To optimize your blog content, Lindsay Kolowich of Hubspot advises, focus on one or two long-tail keywords that match the intent of your ideal reader. In other words, optimization is not about incorporating as many keywords into your posts as possible (that actually hurts SEO), but about answering the intent of your visitors in a way that doesn’t feel unnatural or forced.

What are “long-tail keywords”? These longer phrases (three to four words), often question-based, focus on the specific goals of your audience. Website visitors searching long-tail terms, which are highly specific, Kolowich explains, are more likely to read the whole post and then seek more information from you.

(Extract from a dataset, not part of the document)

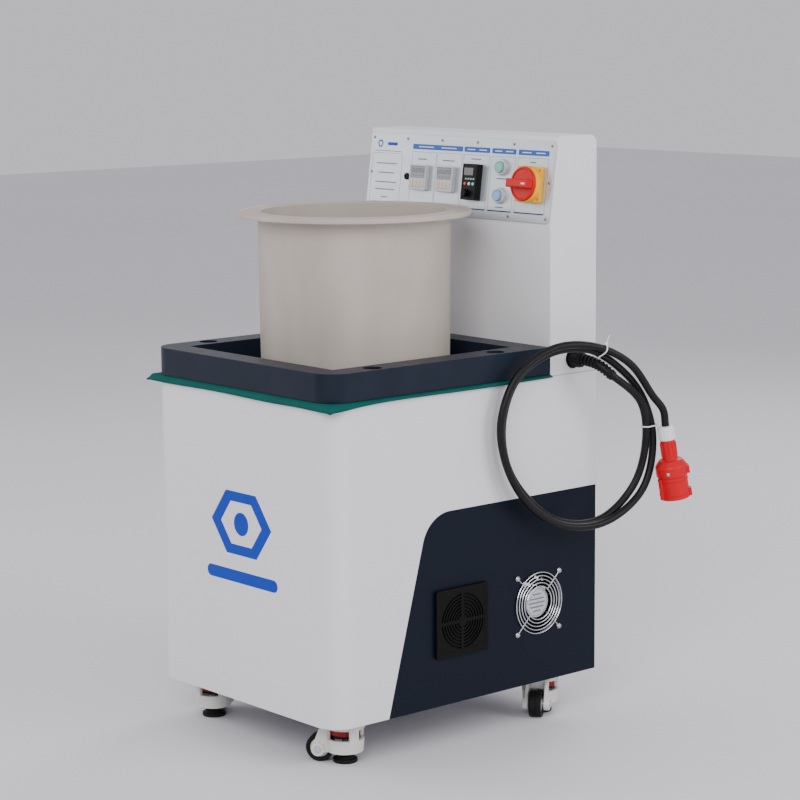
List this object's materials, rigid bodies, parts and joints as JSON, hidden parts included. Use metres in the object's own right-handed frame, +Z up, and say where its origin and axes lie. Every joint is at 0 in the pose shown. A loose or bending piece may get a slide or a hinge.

In addition to using those keyword phrases in the content itself, there are certain other elements of a post in which you should try to include the keyword phrase or phrases you’ve chosen. :

Title
The headline of each post will be the first stop for both the search engine and the readers. The search engine will use the keyword(s) to determine the relevancy of your content to the search; the title tells readers they’ve come to the right place for the information they need. If you have a lengthy title, put your keyword near the beginning.

Meta description
On a Google page, for example, when you see an item, you’ll see the title in large blue/purple typeface (that’s the part you’d click on to be taken to the site), then under it the url address, and lastly a couple of brief lines explaining what you can expect to read in the post. It’s crucial, I explain to blog content writers, for you to use that meta description to “sell” readers on clicking there so they can read your content. Because the meta description has the power to satisfy certain readers’ intent, Kolowich emphasizes, the more engaging you can make it, the better.

Images’ alt text
Using images in your blog posts help explain your content and visually “perk it up”. But the images also offer an opportunity to incorporate those all-important keyword phrases as well.  Because search engines can’t “see” images the way humans can, Kolowich stresses, they use the alt text to tell them what the image is about.  It is worth the extra minute it takes, she says to change the name from “IMG23940” to “puppies-playing-in-basket”. It’s all the better, of course, if the description incorporates your keyword phrase.

Post content
Use keyword phrases multiple times in each post, first within the first 200 characters, several times throughout the post (depending on length of the post) and near the end, advises Susan Gunelius in abouttech.com.

The skill of choosing the right long-tail keywords to choose grows out of knowing your own business and knowing who your target customers are. What types of searchers is your business or your professional practice most likely to attract? How long is your blogging tail?